» **WHAT THE TASK REQUIRES**
The entire listing is to be repeated verbatim.

» **COLLECTED DATA**
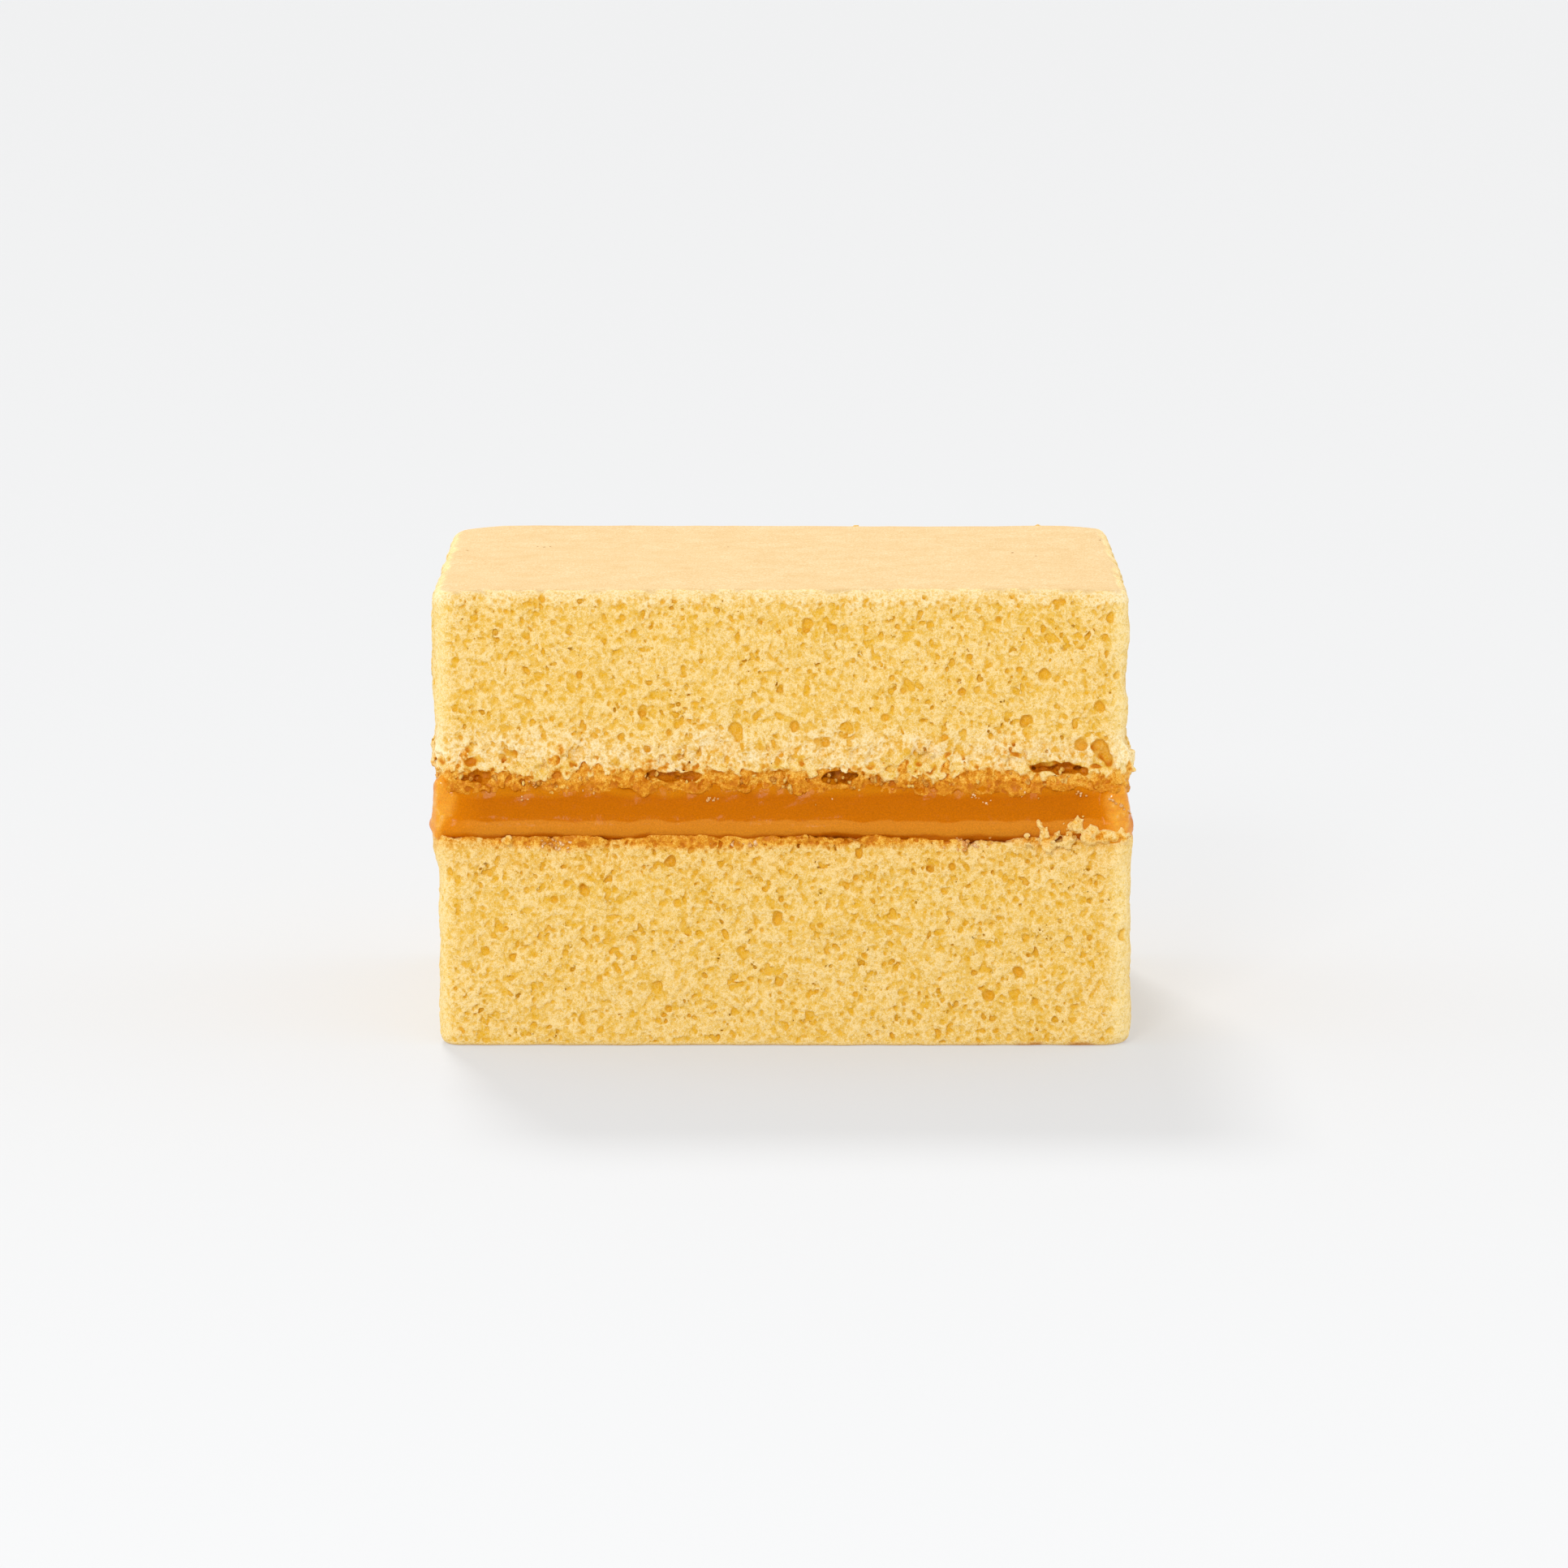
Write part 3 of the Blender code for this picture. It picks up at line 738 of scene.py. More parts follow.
def caramel_piece():
    """The filling's outer surface: a wavy lip below, a film smeared over the corners."""
    seed = SEEDS["caramel_filling"]
    stops = np.arange(0.0, AROUND, CARAMEL_STEP)
    at, outward = on_outline(stops)
    broad = np.array([swell(x, y, 0.0, LIP_WAVE_OUT, LIP_WAVE, seed) for x, y in at])
    sag = np.array([swell(x, y, 0.0, LIP_SAG, LIP_WAVE, seed + 3) for x, y in at])
    zeros = np.zeros(len(stops))
    flat = np.column_stack([stops, zeros, zeros])
    edge = CARAMEL_EDGE.at(flat)
    drips = np.maximum(LIP_DRIPS.at(flat), 0.0) ** 2
    corners = np.array([FRONT_LEFT, AROUND - FRONT_LEFT])
    gap = np.abs(stops[:, None] - corners).min(axis=1)
    painted_glow = np.tile(fade_out(gap, PAINTED_GLOW_REACH), CARAMEL_ROWS)
    bulge = fade_in(at[:, 0], BULGE_ACROSS) * fade_in(-at[:, 1], BULGE_DEEP)
    heights, outs = np.array(PROFILE).T
    points, films = [], []
    for row in np.linspace(0.0, 1.0, CARAMEL_ROWS):
        height = heights[0] + row * (heights[-1] - heights[0])
        ragged = CARAMEL_EDGE.at(np.column_stack([stops, 0.8 * height + zeros, zeros]))
        film = fade_in(FILM_HALF_WIDTH + 0.45 * ragged - gap, FILM_EDGE)
        films.append(film)
        rise, fall = fade_in(row, INNER_HALF), fade_out(row, LIP_PART)
        lifted = 0.25 * edge + FILM_RISE * film * (1.0 + 0.2 * edge)
        dropped = 0.35 * drips + FILM_DROP * film
        z = height + sag * rise * (1 - rise) * 4 + rise * lifted - fall * (dropped - 1.2 * sag)
        flow = np.column_stack([at, 2.5 * z])
        streaks = np.column_stack([2.5 * at, 0.35 * z])
        out = np.interp(height, heights, outs)
        ends = fade_in(row, LIP_END) * fade_out(row, INNER_END)
        spread = ends * (FILM_OUT + 0.1 * CARAMEL_EDGE.at(streaks)) - (1 - ends) * TUCKED_IN
        out = out + film * (spread - out)
        out = out + BULGE_OUT * bulge * ends
        out = out + ends * (0.03 * CARAMEL_WAVES.at(flow) + 0.012 * CARAMEL_FINE.at(flow))
        place = at + outward * (broad + out)[:, None]
        points.append(np.column_stack([place, z]))
    points = np.array(points)
    columns = len(stops)
    row_starts = np.arange(CARAMEL_ROWS - 1)[:, None] * columns
    first = (row_starts + np.arange(columns)).ravel()
    after = (row_starts + (np.arange(columns) + 1) % columns).ravel()
    faces = np.stack([first, after, after + columns, first + columns], axis=1)
    piece = mesh_object("caramel_filling_lip", points.reshape(-1, 3), faces)
    piece.data.shade_smooth()
    add_value(piece, "film", np.concatenate(films))
    add_value(piece, "painted_glow", painted_glow)
    return piece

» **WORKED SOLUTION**
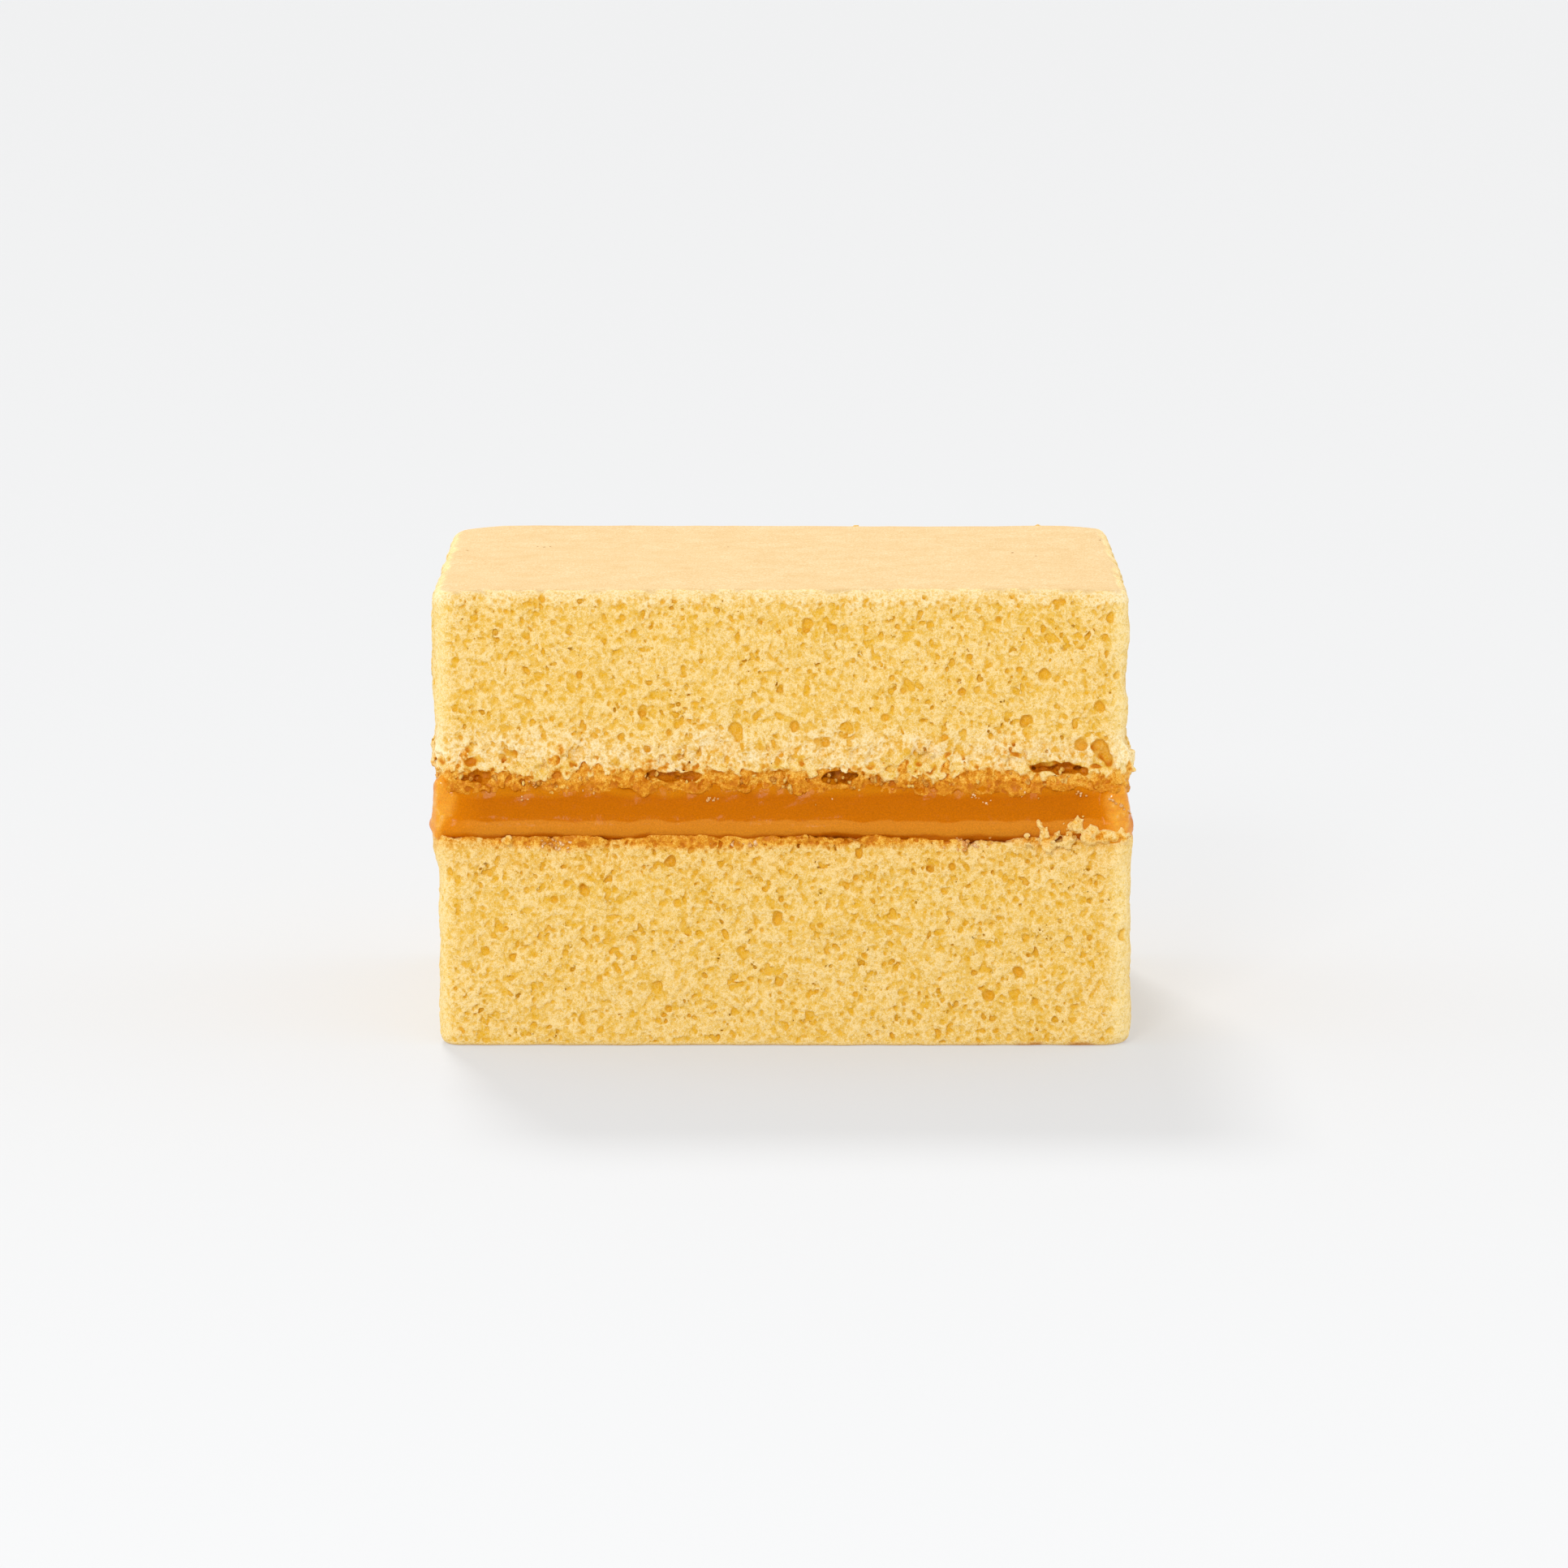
Write part 3 of the Blender code for this picture. It picks up at line 738 of scene.py. More parts follow.
def caramel_piece():
    """The filling's outer surface: a wavy lip below, a film smeared over the corners."""
    seed = SEEDS["caramel_filling"]
    stops = np.arange(0.0, AROUND, CARAMEL_STEP)
    at, outward = on_outline(stops)
    broad = np.array([swell(x, y, 0.0, LIP_WAVE_OUT, LIP_WAVE, seed) for x, y in at])
    sag = np.array([swell(x, y, 0.0, LIP_SAG, LIP_WAVE, seed + 3) for x, y in at])
    zeros = np.zeros(len(stops))
    flat = np.column_stack([stops, zeros, zeros])
    edge = CARAMEL_EDGE.at(flat)
    drips = np.maximum(LIP_DRIPS.at(flat), 0.0) ** 2
    corners = np.array([FRONT_LEFT, AROUND - FRONT_LEFT])
    gap = np.abs(stops[:, None] - corners).min(axis=1)
    painted_glow = np.tile(fade_out(gap, PAINTED_GLOW_REACH), CARAMEL_ROWS)
    bulge = fade_in(at[:, 0], BULGE_ACROSS) * fade_in(-at[:, 1], BULGE_DEEP)
    heights, outs = np.array(PROFILE).T
    points, films = [], []
    for row in np.linspace(0.0, 1.0, CARAMEL_ROWS):
        height = heights[0] + row * (heights[-1] - heights[0])
        ragged = CARAMEL_EDGE.at(np.column_stack([stops, 0.8 * height + zeros, zeros]))
        film = fade_in(FILM_HALF_WIDTH + 0.45 * ragged - gap, FILM_EDGE)
        films.append(film)
        rise, fall = fade_in(row, INNER_HALF), fade_out(row, LIP_PART)
        lifted = 0.25 * edge + FILM_RISE * film * (1.0 + 0.2 * edge)
        dropped = 0.35 * drips + FILM_DROP * film
        z = height + sag * rise * (1 - rise) * 4 + rise * lifted - fall * (dropped - 1.2 * sag)
        flow = np.column_stack([at, 2.5 * z])
        streaks = np.column_stack([2.5 * at, 0.35 * z])
        out = np.interp(height, heights, outs)
        ends = fade_in(row, LIP_END) * fade_out(row, INNER_END)
        spread = ends * (FILM_OUT + 0.1 * CARAMEL_EDGE.at(streaks)) - (1 - ends) * TUCKED_IN
        out = out + film * (spread - out)
        out = out + BULGE_OUT * bulge * ends
        out = out + ends * (0.03 * CARAMEL_WAVES.at(flow) + 0.012 * CARAMEL_FINE.at(flow))
        place = at + outward * (broad + out)[:, None]
        points.append(np.column_stack([place, z]))
    points = np.array(points)
    columns = len(stops)
    row_starts = np.arange(CARAMEL_ROWS - 1)[:, None] * columns
    first = (row_starts + np.arange(columns)).ravel()
    after = (row_starts + (np.arange(columns) + 1) % columns).ravel()
    faces = np.stack([first, after, after + columns, first + columns], axis=1)
    piece = mesh_object("caramel_filling_lip", points.reshape(-1, 3), faces)
    piece.data.shade_smooth()
    add_value(piece, "film", np.concatenate(films))
    add_value(piece, "painted_glow", painted_glow)
    return piece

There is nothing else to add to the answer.